#### DATASET EXCERPTS:

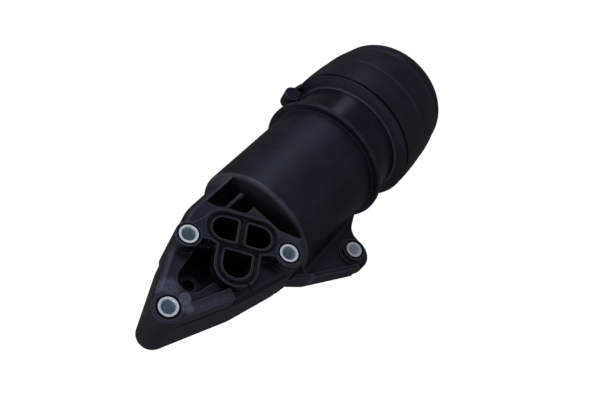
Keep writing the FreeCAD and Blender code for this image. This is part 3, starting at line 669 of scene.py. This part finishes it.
def stage_floor():
    """Pale floor behind the object as the camera sees it, clear from behind."""
    centre = Vector((0.0, 0.0, FLOOR_HEIGHT)) - VIEW_BACK * FLOOR_BEHIND
    across, up = VIEW_RIGHT * FLOOR_HALF, VIEW_UP * FLOOR_HALF
    signs = ((-1, -1), (1, -1), (1, 1), (-1, 1))
    corners = [centre + across * i + up * j for i, j in signs]
    mesh = bpy.data.meshes.new("floor")
    mesh.from_pydata([tuple(c) for c in corners], [], [(0, 1, 2, 3)])
    floor = bpy.data.objects.new("floor", mesh)
    bpy.context.scene.collection.objects.link(floor)
    f = Finish("floor_white", Roughness=0.9)
    f.shader.inputs["Base Color"].default_value = (0.8, 0.8, 0.8, 1)
    path = f.node("ShaderNodeLightPath")
    seen = (path("Is Camera Ray") + path("Is Transmission Ray")).clamp()
    mirrored = path("Is Glossy Ray")
    strength = FLOOR_SEEN - mirrored * (FLOOR_SEEN - FLOOR_MIRRORED)
    glow = f.node("ShaderNodeEmission", Color=(1, 1, 1, 1), Strength=strength)
    share = (seen * FLOOR_GLOW_SHARE + mirrored).clamp()
    matt = Sock(f.tree, f.shader.outputs[0])
    lit = f.node("ShaderNodeMixShader", i0=share, i1=matt, i2=glow(0))
    clear = f.node("ShaderNodeBsdfTransparent")
    back = f.node("ShaderNodeNewGeometry")("Backfacing")
    sided = f.node("ShaderNodeMixShader", i0=back, i1=lit(0), i2=clear(0))
    f.tree.links.new(sided(0).out, f.output.inputs["Surface"])
    mesh.materials.append(f.material)


def make_camera():
    """Puts the photograph's camera where it stood."""
    data = bpy.data.cameras.new("camera")
    data.sensor_width = SENSOR_WIDTH
    data.lens = FOCAL_PIXELS / PICTURE_WIDTH * SENSOR_WIDTH
    data.clip_start = 0.01
    data.clip_end = 20.0
    camera = bpy.data.objects.new("camera", data)
    turn = Matrix((VIEW_RIGHT, VIEW_UP, VIEW_BACK)).transposed().to_4x4()
    camera.matrix_world = Matrix.Translation(camera_place) @ turn
    bpy.context.scene.collection.objects.link(camera)
    bpy.context.scene.camera = camera


def soft_light(name, direction, distance, size, power):
    """Square area lamp that looks at the object, placed by view directions right, up and back."""
    right, up, back = direction
    aim = (VIEW_RIGHT * right + VIEW_UP * up + VIEW_BACK * back).normalized()
    data = bpy.data.lights.new(name, "AREA")
    data.size = size
    data.energy = power
    lamp = bpy.data.objects.new(name, data)
    lamp.location = Vector(LAMP_AIM) + aim * distance
    lamp.rotation_mode = "QUATERNION"
    lamp.rotation_quaternion = aim.to_track_quat("Z", "Y")
    bpy.context.scene.collection.objects.link(lamp)


def light_world():
    """Dim white surroundings that the camera sees as full white."""
    world = bpy.data.worlds.new("studio")
    bpy.context.scene.world = world
    world.use_nodes = True
    tree = world.node_tree
    tree.nodes.clear()
    rays = tree.nodes.new("ShaderNodeLightPath")
    camera_ray = Sock(tree, rays.outputs["Is Camera Ray"])
    strength = camera_ray * (1.0 - AMBIENT) + AMBIENT
    glow = tree.nodes.new("ShaderNodeBackground")
    glow.inputs["Color"].default_value = (1, 1, 1, 1)
    tree.links.new(strength.out, glow.inputs["Strength"])
    out = tree.nodes.new("ShaderNodeOutputWorld")
    tree.links.new(glow.outputs[0], out.inputs["Surface"])


make_camera()
stage_floor()
light_world()
for lamp in LAMPS:
    soft_light(*lamp)

bpy.context.scene.view_settings.view_transform = "Standard"
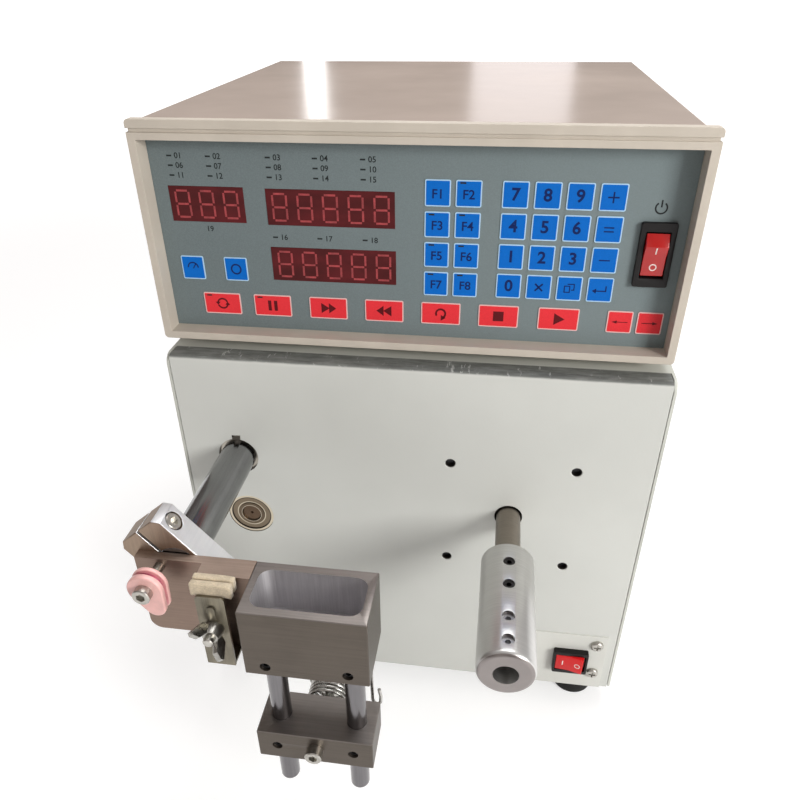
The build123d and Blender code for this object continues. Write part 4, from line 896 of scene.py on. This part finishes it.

#### SET TASK:
Out of the records, collect only those lines that contain the string "finishes".

#### TASK ANSWER:
Keep writing the FreeCAD and Blender code for this image. This is part 3, starting at line 669 of scene.py. This part finishes it.
The build123d and Blender code for this object continues. Write part 4, from line 896 of scene.py on. This part finishes it.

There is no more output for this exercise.